His commentary often resulted in dangerous views that put his own listeners’ lives at risk. Limbaugh, for example, dismissed coronavirus as nothing more than the “common cold” at the early stages of the pandemic.

Just last month, the radio host also made some approving remarks about the January 6 attack of the Capitol building, which was carried out by a mob of Trump loyalists and resulted in at least seven deaths, including in the weeks following.

Several progressive voices spoke out about Limbaugh’s legacy, which they said would not be remembered well. Many recounted Limbaugh in general ways, pointing out that he helped to widen the divisive political gap in the U.S. through his programming and constant attacks over the past few decades:

Others cited specific examples of Limbaugh’s cruel and bitter criticism of other individuals, sharing personal experiences of his attacks or remembering when he used his golden microphone to launch attacks against others:

Limbaugh’s rise to fame would not have been possible were it not for the deregulation of the telecommunications industry, former Federal Communications Commission chairman Reed Hundt explained:

Enacted 25 years ago, the Telecommunications Act barred the FCC from opposing the roll up of thousands of local radio stations by a few firms. These were mostly conservative politically. They wanted to give Limbaugh and similar conservative speakers [n]ational platforms. [Former Speaker of the House Newt] Gingrich insisted on this measure as a price for supporting [the] whole Act. Local radio, with local content matched to local taste, was soon bought up, changed into a conservative platform.

Many on the right spoke positively about Limbaugh.
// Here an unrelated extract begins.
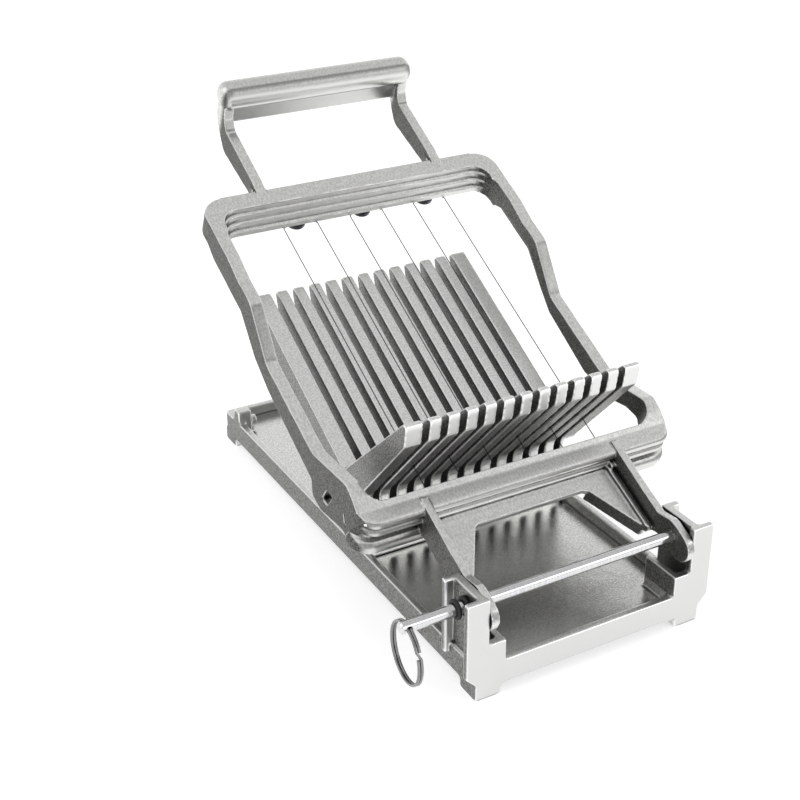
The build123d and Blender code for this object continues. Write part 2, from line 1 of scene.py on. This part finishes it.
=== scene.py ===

They also criticized others who recalled his legacy of hate and vitriol on social media — but as journalist Neil King pointed out, the talk radio host himself often engaged in similar behavior when his political opponents passed away.

“In case you’re shy about lambasting Limbaugh for what he was, he scoffed at the ‘slobbering media coverage’ the day [former U.S. Senator] Ted Kennedy died and called him the sort of politician who ‘takes money from people who work and gives it to people who don’t work,'” King wrote.

Within an hour of Limbaugh’s death being announced, Trump called into Fox News, breaking a media silence he’s held onto for the past several weeks in order to talk about the life of the radio host.

“He is a legend. He really is. There aren’t too many legends around. But he is a legend,” Trump said, describing how people who listened to Limbaugh on a daily basis were engaged in “a religious experience” while doing so.

The White House has so far maintained silence and President Joe Biden has not commented on Limbaugh’s passing. When Press Secretary Jen Psaki was asked whether Biden would speak later on about Limbaugh during a press briefing at the White House Wednesday, she replied that she didn’t anticipate the president doing so.

Biden’s “condolences go out to the family and the friends of Rush Limbaugh, who have, of course, lost him today,” Psaki added.